While Ellington and Downey both are on the short side, they are not clones. Ellington is stockier and more of a slasher, while Downey is a better outside shooter.

Ellington has been working on his jump shot and his floater. Downey, at 5-9, seldom had his shot blocked because he had an innate knowledge of where and when to shoot.

“Actually, I am trying to develop that a little more, a little ‘teardrop’ (shot) over everybody,” Ellington said. “But I’m also going to work on getting to the hole, getting fouls and getting and-ones. And working on my 3-point shot and jump shot.”

THE DEVELOPMENT

Ellington was born and raised in Moncks Corner, a small, rural town about 30 minutes from Charleston. Francis Marion, the Revolutionary War hero, was born nearby.

Perhaps the town’s best-known athlete, until the Ellingtons, was Rusty Williams, a tailback and free safety at Auburn in the late 1990s. Williams and the Ellingtons are distant cousins.

Ellington is active in his church as an usher and takes care of his two pit bull puppies.

He’s already looked up to in Moncks Corner for his athletic abilities.

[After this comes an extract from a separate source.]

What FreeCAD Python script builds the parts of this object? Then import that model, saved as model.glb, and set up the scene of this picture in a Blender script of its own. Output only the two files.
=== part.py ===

But he relates to kids how his mother used to tell him that if he didn’t maintain good grades, she would be his only cheerleader — alone in the backyard.

“When I was little, I was a little bad. But after my momma got me into football and basketball, then my grades started coming up and things started going good,” Ellington said. “So I basically tell them my life story and tell them that they’ve gotta get their grades up.”

When he gets to USC, Ellington plans to room with R.J. Slawson, a fellow recruit and a distant cousin. They grew up playing rec league basketball together.

The two consulted before making their college decisions, as Bruce did with Andre. But ultimately, his decision was his own.

Just as it was to play basketball over football.

Just as it was to accept a role that will see him draw comparisons to one of the best basketball players in USC history.

“I’m just gonna go up there,” Ellington said, “and be me.”

Gwen looks at her son, nods slightly, and smiles.